■ **INSTRUCTION**
Nothing but the lines from the one containing "end_top_rail();" through the last line should be written out, please, exactly as they stand.
____________________
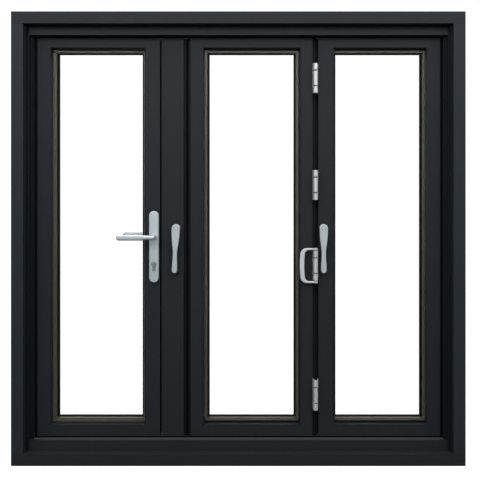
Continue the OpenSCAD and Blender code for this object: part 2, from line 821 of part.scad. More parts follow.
frame_head();
frame_sill();
jamb_left();
jamb_right();
head_track();
sill_track();
frame_seals();
entrance_hinge_stile();
entrance_lock_stile();
entrance_top_rail();
entrance_bottom_rail();
entrance_glass();
entrance_spacer();
entrance_beads();
entrance_gaskets();
middle_left_stile();
middle_right_stile();
middle_top_rail();
middle_bottom_rail();
middle_glass();
middle_spacer();
middle_beads();
middle_gaskets();
end_left_stile();
end_right_stile();
end_top_rail();
end_bottom_rail();
end_glass();
end_spacer();
end_beads();
end_gaskets();
meeting_stile();
fold_seals();
jamb_hinge_halves();
entrance_hinge_halves();
end_hinges();
middle_hinge_halves();
end_hinge_halves();
pull_handle();
roller_carriages();
handle_plates();
lock_cylinder();
levers();
bolt_roses();
bolt_handle_1();
bolt_handle_2();
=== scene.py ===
"""The look of a three-leaf folding patio door set, built around its fixed frame.

Lengths are in metres. X runs to the right, Y from the room outwards and Z up. Places come from the
frame's own nodes, and each class below holds the sizes that only the look needs.
"""
import logging
import math
from collections.abc import Callable, Sequence
from dataclasses import dataclass
from enum import Enum

import bpy
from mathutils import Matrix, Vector


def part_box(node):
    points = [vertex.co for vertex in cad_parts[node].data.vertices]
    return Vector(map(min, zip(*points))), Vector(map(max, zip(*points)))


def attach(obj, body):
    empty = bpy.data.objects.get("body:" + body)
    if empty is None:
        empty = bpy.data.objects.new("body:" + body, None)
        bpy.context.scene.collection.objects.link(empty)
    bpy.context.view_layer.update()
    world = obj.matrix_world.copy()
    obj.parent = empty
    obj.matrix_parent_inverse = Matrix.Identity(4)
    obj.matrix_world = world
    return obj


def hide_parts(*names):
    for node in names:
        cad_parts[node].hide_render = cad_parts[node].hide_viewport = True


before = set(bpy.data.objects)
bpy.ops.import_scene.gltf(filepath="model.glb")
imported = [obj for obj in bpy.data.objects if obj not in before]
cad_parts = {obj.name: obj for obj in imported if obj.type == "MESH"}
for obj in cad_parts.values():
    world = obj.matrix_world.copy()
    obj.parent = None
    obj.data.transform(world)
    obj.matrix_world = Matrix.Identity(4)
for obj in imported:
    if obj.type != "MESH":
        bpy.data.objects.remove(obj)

log = logging.getLogger("patio_door")

MM = 0.001
Point = tuple[float, float]
Place = tuple[float, float, float]
Colour = tuple[float, float, float]
Number = "float | Value"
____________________
■ **EXERCISE RESPONSE**
end_top_rail();
end_bottom_rail();
end_glass();
end_spacer();
end_beads();
end_gaskets();
meeting_stile();
fold_seals();
jamb_hinge_halves();
entrance_hinge_halves();
end_hinges();
middle_hinge_halves();
end_hinge_halves();
pull_handle();
roller_carriages();
handle_plates();
lock_cylinder();
levers();
bolt_roses();
bolt_handle_1();
bolt_handle_2();
=== scene.py ===
"""The look of a three-leaf folding patio door set, built around its fixed frame.

Lengths are in metres. X runs to the right, Y from the room outwards and Z up. Places come from the
frame's own nodes, and each class below holds the sizes that only the look needs.
"""
import logging
import math
from collections.abc import Callable, Sequence
from dataclasses import dataclass
from enum import Enum

import bpy
from mathutils import Matrix, Vector


def part_box(node):
    points = [vertex.co for vertex in cad_parts[node].data.vertices]
    return Vector(map(min, zip(*points))), Vector(map(max, zip(*points)))


def attach(obj, body):
    empty = bpy.data.objects.get("body:" + body)
    if empty is None:
        empty = bpy.data.objects.new("body:" + body, None)
        bpy.context.scene.collection.objects.link(empty)
    bpy.context.view_layer.update()
    world = obj.matrix_world.copy()
    obj.parent = empty
    obj.matrix_parent_inverse = Matrix.Identity(4)
    obj.matrix_world = world
    return obj


def hide_parts(*names):
    for node in names:
        cad_parts[node].hide_render = cad_parts[node].hide_viewport = True


before = set(bpy.data.objects)
bpy.ops.import_scene.gltf(filepath="model.glb")
imported = [obj for obj in bpy.data.objects if obj not in before]
cad_parts = {obj.name: obj for obj in imported if obj.type == "MESH"}
for obj in cad_parts.values():
    world = obj.matrix_world.copy()
    obj.parent = None
    obj.data.transform(world)
    obj.matrix_world = Matrix.Identity(4)
for obj in imported:
    if obj.type != "MESH":
        bpy.data.objects.remove(obj)

log = logging.getLogger("patio_door")

MM = 0.001
Point = tuple[float, float]
Place = tuple[float, float, float]
Colour = tuple[float, float, float]
Number = "float | Value"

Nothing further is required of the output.